> Problem: Include in the output exactly the lines from the opening of the data through the line containing "hide_parts(node)", and nothing more.
....................
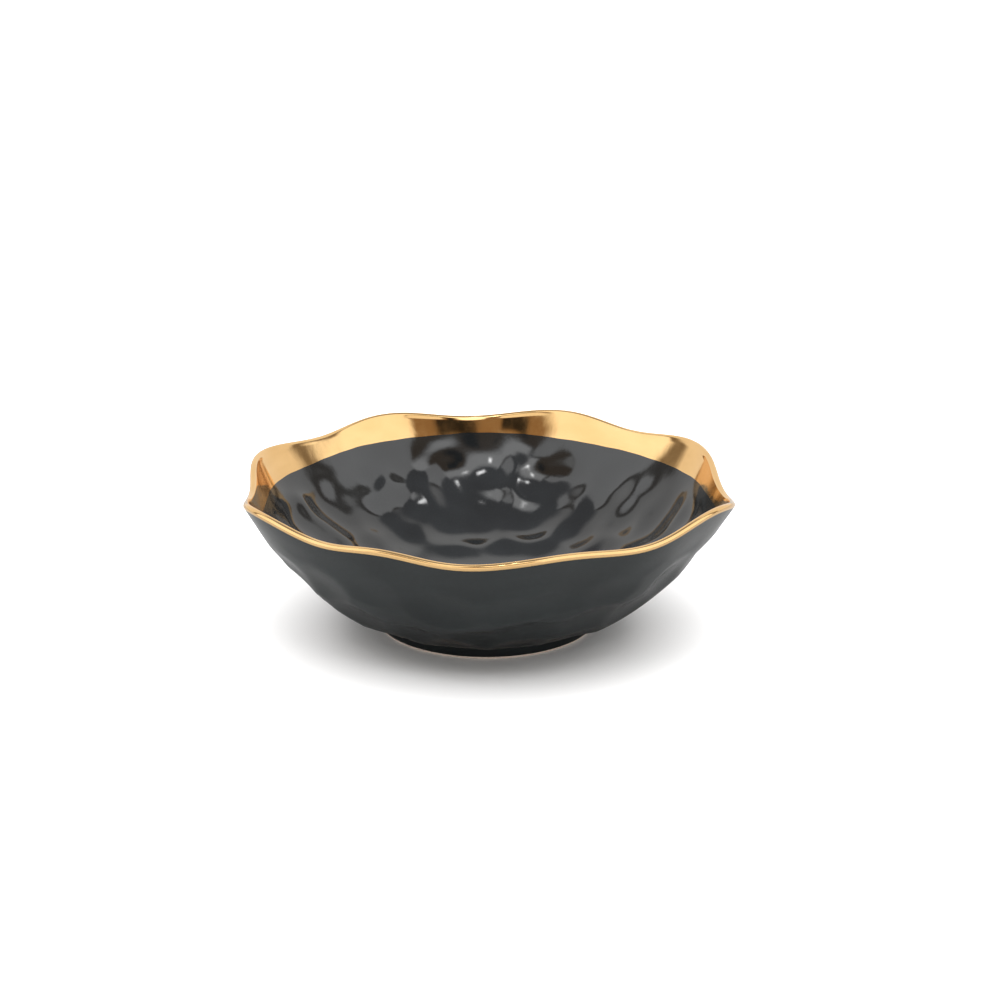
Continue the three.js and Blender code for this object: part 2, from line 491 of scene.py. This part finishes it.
def gold_lustre():
    """Bright metal, unevenly laid by hand, with fine brush streaks."""
    nodes = Nodes("gold_lustre")
    cloud = nodes.noise(40, 4, (1, 1, 2.5))
    colour = nodes.ramp(cloud, (0.3, (0.82, 0.52, 0.225)), (0.7, (0.91, 0.60, 0.28)))
    roughness = nodes.range(nodes.noise(220, 3, (1, 1, 0.3)), 0.35, 0.7, 0.06, 0.14)
    streaks = nodes.bump(nodes.noise(420, 2, (1, 1, 0.25)), 0.000008)
    ripple = nodes.bump(nodes.noise(90, 2), 0.00003, under=streaks)
    nodes.feed(Base_Color=colour, Roughness=roughness, Normal=ripple)
    nodes.set(Metallic=1.0)
    return nodes.material


def biscuit():
    """Bare fired clay: matte cream with dark specks."""
    nodes = Nodes("biscuit")
    speck = (0.3, (0.42, 0.31, 0.24))
    clay = (0.4, (0.66, 0.54, 0.46))
    pale_clay = (0.7, (0.74, 0.63, 0.55))
    colour = nodes.ramp(nodes.noise(1900, 2), speck, clay, pale_clay)
    nodes.feed(Base_Color=colour, Normal=nodes.bump(nodes.noise(2600, 3), 0.00008))
    nodes.set(Roughness=0.85)
    return nodes.material


# ---------------------------------------------------------------- pieces

def finish_piece(piece, material, node):
    piece.data.materials.append(material)
    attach(piece, "root")
    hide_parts(node)


def bowl_body():
    """The fired clay under the coats, with the dents in it, from every other row of their buried sides."""
    underside = plain(0, FOOT_HEIGHT, (0, -1))
    coated = (underside, wall, gilded_wall, gilded_lip, gilded_inside)
    rings = [ring for rings in coated for ring in rings(COAT)]
    rings += glazed_inside(COAT)[1:]
    return loft("bowl_body_fired", [rings[0], *rings[1:-1:2], rings[-1]])


def foot_ring():
    """The foot, with rounded bare edges to stand on."""
    outer = FOOT_RADIUS - COAT
    inner = FOOT_RADIUS - FOOT_WIDTH + COAT
    size = FOOT_ROUNDING
    section = [(inner, FOOT_HEIGHT + COAT)]
    section += rounded(inner + size, size, 180, 270, size)
    section += rounded(outer - size, size, 270, 360, size)
    section += [(outer, FOOT_HEIGHT + COAT)]
    return turned("foot_ring_bare", section)


def outer_glaze():
    """Satin coat: a rounded edge above the bare foot, the foot's side, and the wall up to the gold."""
    wall_normal = outside(np.array([0.0]))[1][0]
    mitre = (np.array([1.0, 0.0]) + wall_normal) / (1 + wall_normal[0])
    knee = COAT_EDGE_KNEE * COAT_EDGE
    foot_side = [
        plain(FOOT_RADIUS - COAT_EDGE, BARE_FOOT, (1, 0)),
        plain(FOOT_RADIUS - knee, BARE_FOOT + knee, (1, 0)),
        plain(FOOT_RADIUS, BARE_FOOT + COAT_EDGE, (1, 0)),
        plain(FOOT_RADIUS, FOOT_HEIGHT - ROW_UNDER_WALL, (1, 0)),
        plain(FOOT_RADIUS, FOOT_HEIGHT, mitre),
    ]
    return coat("outer_glaze_coat", *foot_side, lambda depth: wall(depth)[1:])


def foot_well_glaze():
    """Coat of the hollow inside the foot ring."""
    well = FOOT_RADIUS - FOOT_WIDTH
    rows = [plain(0, FOOT_HEIGHT, (0, -1))]
    rows += [plain(well * share, FOOT_HEIGHT, (0, -1)) for share in shares(STEPS_WELL)[1:-1]]
    rows += [
        plain(well, FOOT_HEIGHT, (-1, -1)),
        plain(well, BARE_FOOT + COAT_EDGE, (-1, 0)),
        plain(well + COAT_EDGE, BARE_FOOT, (-1, 0)),
    ]
    return coat("foot_well_glaze_coat", *rows)


gloss = gloss_black_glaze()
satin = satin_black_glaze()
gold = gold_lustre()
clay = biscuit()

finish_piece(bowl_body(), clay, "bowl_body")
finish_piece(foot_ring(), clay, "foot_ring")
finish_piece(coat("inner_glaze_coat", glazed_inside), gloss, "inner_glaze")
finish_piece(outer_glaze(), satin, "outer_glaze")
finish_piece(foot_well_glaze(), satin, "foot_well_glaze")
gilding = coat("rim_gilding_lustre", gilded_wall, gilded_lip, gilded_inside)
finish_piece(gilding, gold, "rim_gilding")


# ---------------------------------------------------------------- studio

CAMERA_DISTANCE = 1.1
CAMERA_ELEVATION = math.radians(18.5)
CAMERA_LENS = 95.4
AIM = Vector((0.0056, 0, 0.053))

# The floor is overexposed, as in a cut-out product picture, but its reflection in the bowl isn't.
FLOOR_HALF = 3
FLOOR_ALBEDO = 0.88
FLOOR_IN_GLOSS = 0.33
FLOOR_ROUGHNESS = 0.7

BACKDROP = (0.97, 0.95, 0.93)
CEILING = (0.33, 0.33, 0.34)
BEHIND_LIGHTS = (0.24, 0.21, 0.18)
SOFTBOX = (1.38, 1.38, 1.38)
FRONT_WALL = (1.1, 1.08, 1.05)
CAMERA_SIDE = (0.29, 0.2, 0.125)
CAMERA_STAND = (0.025, 0.022, 0.02)
TOP_LIGHT = (2.1, 2.1, 2.1)

# Patches of the studio: azimuths (0 in front, 90 right), elevations, width of the soft edge, radiance. Each
# lies over those before it, and the first goes all the way round.
STUDIO = [
    ((-200, 200), (56, 120), 12, CEILING),
    ((-111, 111), (-10, 56), 5, BEHIND_LIGHTS),
    ((-103, -55), (-4, 60), 4, SOFTBOX),
    ((46, 103), (-4, 60), 4, SOFTBOX),
    ((-55, 46), (-10, 32), 5, FRONT_WALL),
    ((-55, 46), (32, 48), 4, CAMERA_SIDE),
    ((-40, -8), (35, 44), 5, CAMERA_STAND),
    ((12, 30), (36, 45), 5, CAMERA_STAND),
    ((-50, 50), (50, 66), 8, TOP_LIGHT),
]

LIGHT_DISTANCE = 1.6
BULB_SIZE = (0.26, 0.26)
BULB_RADIANCE = 12.0
FILL_SIZE = (3.2, 3.2)
FILL_RADIANCE = 3.2

# Colour sockets of a Mix node, by place, as its sockets of other kinds have the same names.
MIX_COLOUR_A = 6
MIX_COLOUR_B = 7
MIX_COLOUR_OUT = 2


def place_facing(made, aim, away, distance):
    """Puts a camera or a light at a distance from its aim and turns it to face it."""
    made.location = aim + distance * away
    made.rotation_mode = "QUATERNION"
    made.rotation_quaternion = (-away).to_track_quat("-Z", "Y")
    bpy.context.scene.collection.objects.link(made)


def camera():
    data = bpy.data.cameras.new("camera")
    data.lens = CAMERA_LENS
    made = bpy.data.objects.new("camera", data)
    away = Vector((0, -math.cos(CAMERA_ELEVATION), math.sin(CAMERA_ELEVATION)))
    place_facing(made, AIM, away, CAMERA_DISTANCE)
    bpy.context.scene.camera = made


def floor():
    half = FLOOR_HALF
    corners = [(-half, -half, 0), (half, -half, 0), (half, half, 0), (-half, half, 0)]
    mesh = bpy.data.meshes.new("floor")
    mesh.from_pydata(corners, [], [(0, 1, 2, 3)])
    made = bpy.data.objects.new("floor", mesh)
    bpy.context.scene.collection.objects.link(made)
    nodes = Nodes("floor")
    seen_in_gloss = nodes.tree.nodes.new("ShaderNodeLightPath").outputs["Is Glossy Ray"]
    nodes.feed(Base_Color=nodes.range(seen_in_gloss, 0, 1, FLOOR_ALBEDO, FLOOR_IN_GLOSS))
    nodes.set(Roughness=FLOOR_ROUGHNESS)
    made.data.materials.append(nodes.material)


def maths(tree, operation, *values):
    """A Math node's result; each value is a number or another node's output."""
    node = tree.nodes.new("ShaderNodeMath")
    node.operation = operation
    for socket, value in zip(node.inputs, values):
        if isinstance(value, (int, float)):
            socket.default_value = value
        else:
            tree.links.new(value, socket)
    return node.outputs[0]


def smooth_step(tree, value, low, high):
    """0 at the low value and 1 at the high one, eased at both ends."""
    node = tree.nodes.new("ShaderNodeMapRange")
    node.interpolation_type = "SMOOTHSTEP"
    node.inputs["From Min"].default_value = low
    node.inputs["From Max"].default_value = high
    tree.links.new(value, node.inputs["Value"])
    return node.outputs["Result"]


def from_middle(tree, value, middle):
    return maths(tree, "ABSOLUTE", maths(tree, "SUBTRACT", value, middle))


def patch(tree, azimuth, elevation, azimuths, elevations, soft):
    """1 in a patch of the studio's sphere and 0 out of it; angles and its soft edge are in degrees."""
    shown = []
    for value, (low, high) in ((azimuth, azimuths), (elevation, elevations)):
        offset = from_middle(tree, value, (low + high) / 2)
        half = (high - low) / 2
        shown.append(smooth_step(tree, offset, half + soft / 2, half - soft / 2))
    return maths(tree, "MULTIPLY", *shown)


def world(all_round, patches):
    """A studio seen from the bowl: a radiance all round, and patches laid over one another."""
    made = bpy.data.worlds.new("studio")
    made.use_nodes = True
    tree = made.node_tree
    direction = tree.nodes.new("ShaderNodeTexCoord").outputs["Generated"]
    split = tree.nodes.new("ShaderNodeSeparateXYZ")
    tree.links.new(direction, split.inputs[0])
    towards_camera = maths(tree, "MULTIPLY", split.outputs["Y"], -1.0)
    azimuth = maths(tree, "DEGREES", maths(tree, "ARCTAN2", split.outputs["X"], towards_camera))
    elevation = maths(tree, "DEGREES", maths(tree, "ARCSINE", split.outputs["Z"]))
    under = None
    for azimuths, elevations, soft, radiance in patches:
        laid = tree.nodes.new("ShaderNodeMix")
        laid.data_type = "RGBA"
        laid.inputs[MIX_COLOUR_A].default_value = (*all_round, 1)
        laid.inputs[MIX_COLOUR_B].default_value = (*radiance, 1)
        shown = patch(tree, azimuth, elevation, azimuths, elevations, soft)
        tree.links.new(shown, laid.inputs["Factor"])
        if under is not None:
            tree.links.new(under, laid.inputs[MIX_COLOUR_A])
        under = laid.outputs[MIX_COLOUR_OUT]
    tree.links.new(under, tree.nodes["Background"].inputs["Color"])
    bpy.context.scene.world = made


def softbox(name, azimuth, elevation, size, radiance, soft_edge, glossy=True):
    """A rectangular light that faces the bowl. Azimuth 0 is in front and 90 right, in degrees, and
    soft_edge is the share of its size over which it fades at each edge."""
    turn = math.radians(azimuth)
    lift = math.radians(elevation)
    away = Vector((math.sin(turn) * math.cos(lift), -math.cos(turn) * math.cos(lift), math.sin(lift)))
    data = bpy.data.lights.new(name, "AREA")
    data.shape = "RECTANGLE"
    data.size, data.size_y = size
    data.energy = radiance * math.pi * size[0] * size[1]
    data.use_nodes = True
    tree = data.node_tree
    geometry = tree.nodes.new("ShaderNodeNewGeometry")
    split = tree.nodes.new("ShaderNodeSeparateXYZ")
    tree.links.new(geometry.outputs["Parametric"], split.inputs[0])
    faded = []
    for axis in ("X", "Y"):
        from_edge = maths(tree, "SUBTRACT", 0.5, from_middle(tree, split.outputs[axis], 0.5))
        faded.append(smooth_step(tree, from_edge, 0, soft_edge))
    tree.links.new(maths(tree, "MULTIPLY", *faded), tree.nodes["Emission"].inputs["Strength"])
    made = bpy.data.objects.new(name, data)
    made.visible_glossy = glossy
    place_facing(made, Vector(), away, LIGHT_DISTANCE)


camera()
floor()
world(BACKDROP, STUDIO)
softbox("bulb_left", -12, 62, BULB_SIZE, BULB_RADIANCE, soft_edge=0.5)
softbox("bulb_right", 24, 78, BULB_SIZE, BULB_RADIANCE, soft_edge=0.5)
softbox("floor_fill", 0, 90, FILL_SIZE, FILL_RADIANCE, soft_edge=0.1, glossy=False)
bpy.context.scene.view_settings.view_transform = "Standard"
....................
> Response:
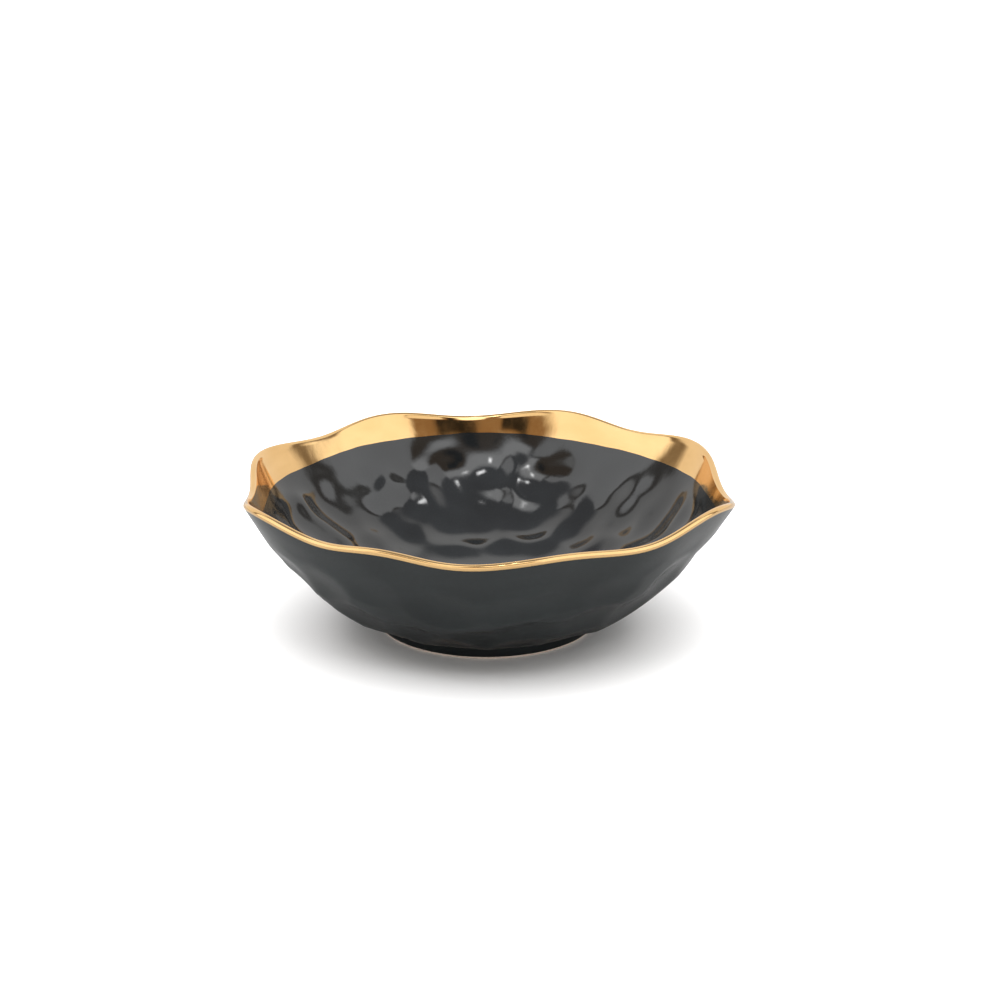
Continue the three.js and Blender code for this object: part 2, from line 491 of scene.py. This part finishes it.
def gold_lustre():
    """Bright metal, unevenly laid by hand, with fine brush streaks."""
    nodes = Nodes("gold_lustre")
    cloud = nodes.noise(40, 4, (1, 1, 2.5))
    colour = nodes.ramp(cloud, (0.3, (0.82, 0.52, 0.225)), (0.7, (0.91, 0.60, 0.28)))
    roughness = nodes.range(nodes.noise(220, 3, (1, 1, 0.3)), 0.35, 0.7, 0.06, 0.14)
    streaks = nodes.bump(nodes.noise(420, 2, (1, 1, 0.25)), 0.000008)
    ripple = nodes.bump(nodes.noise(90, 2), 0.00003, under=streaks)
    nodes.feed(Base_Color=colour, Roughness=roughness, Normal=ripple)
    nodes.set(Metallic=1.0)
    return nodes.material


def biscuit():
    """Bare fired clay: matte cream with dark specks."""
    nodes = Nodes("biscuit")
    speck = (0.3, (0.42, 0.31, 0.24))
    clay = (0.4, (0.66, 0.54, 0.46))
    pale_clay = (0.7, (0.74, 0.63, 0.55))
    colour = nodes.ramp(nodes.noise(1900, 2), speck, clay, pale_clay)
    nodes.feed(Base_Color=colour, Normal=nodes.bump(nodes.noise(2600, 3), 0.00008))
    nodes.set(Roughness=0.85)
    return nodes.material


# ---------------------------------------------------------------- pieces

def finish_piece(piece, material, node):
    piece.data.materials.append(material)
    attach(piece, "root")
    hide_parts(node)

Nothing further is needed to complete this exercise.